Et ce qui vaut pour la Défense vaudra aussi pour d’autres domaines…

Pensez-y bien : un rétropédalage sur le dossier du Mistral provoquerait à coup sûr des remous, bien au-delà de la seule sphère diplomatique.

LE « CONTRE »

La France doit faire preuve d'éthique

Billet rédigé par :

Philippe G.



Les forces ukrainiennes viennent de vivre une journée particulièrement sanglante. En effet, sept militaires ukrainiens ont été tués dans des combats avec les rebelles pro-russes de l’Est de l’Ukraine le jeudi 30 Octobre, et ce en dépit d’un cessez-le-feu instauré le 5 septembre. Et il est maintenant avéré que Moscou apporte un soutien logistique aux séparatistes. Dans ce contexte extrêmement tendu, où le gouvernement de Vladimir Poutine bafoue la souveraineté national d’un état allié de la France, où des Européens sont tués pour défendre leur pays, comment imaginer la livraison de navires de guerre à la Russie ?

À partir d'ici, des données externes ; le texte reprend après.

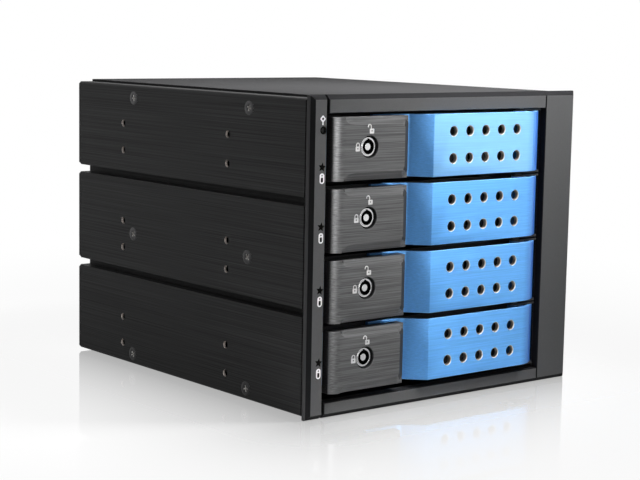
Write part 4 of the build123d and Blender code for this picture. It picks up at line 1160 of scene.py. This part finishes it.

La France peut-elle moralement accepter de fournir des armes à un pays ouvertement en guerre contre nos alliés et qui à nouveau tente d’annexer de nouveaux territoires par la force ?

La réponse est non ! Nous ne pouvons pas accepter de fournir à la Russie une arme puissante pour attaquer un pays voisin. En effet, les navires Mistrals ne sont certes pas des cuirassés. Cependant, ils constituent des bateaux de guerre redoutables capables de déployer rapidement d’importantes forces militaires terrestres et aériennes. Moscou a indiqué qu’elle comptait baser dans le Pacifique les deux BPC livrés par la France. Mais une fois livrés, rien n’empêchera la Russie de les déployer comme elle l’entendra, quitte à les utiliser de manière offensive contre nos alliés et nos intérêts dans la Baltique ou en mer Noire.

Bien évidement, la rupture du contrat imposera à la France le paiement à la Russie d’une compensation financière. Mais doit-on renoncer à nos principes les plus chers pour de l’argent ? Sommes-nous arrivés au point de vouloir piétiner toutes les valeurs de la France par soucis d’économie ? Je veux croire que non.

Bien sûr, le montant est significatif mais l’ensemble de la vente représente moins de 1,2 milliard d’euros, un chiffre relativement modeste au regard de l’amende de 6,6 milliards d’euros que paiera BNP Paribas aux États-Unis…
Et il existe d’autres alternatives. Avec le concours des Etats-Unis, il est tout à fait envisageable pour la France d’obtenir de ses partenaires de l’Otan, le rachat des BPC par l’Alliance atlantique, fût-ce pour un montant largement symbolique. Ce serait en plus l’occasion de prouver qu’il existe une réelle coopération diplomatique avec nos partenaires Européens et Américains.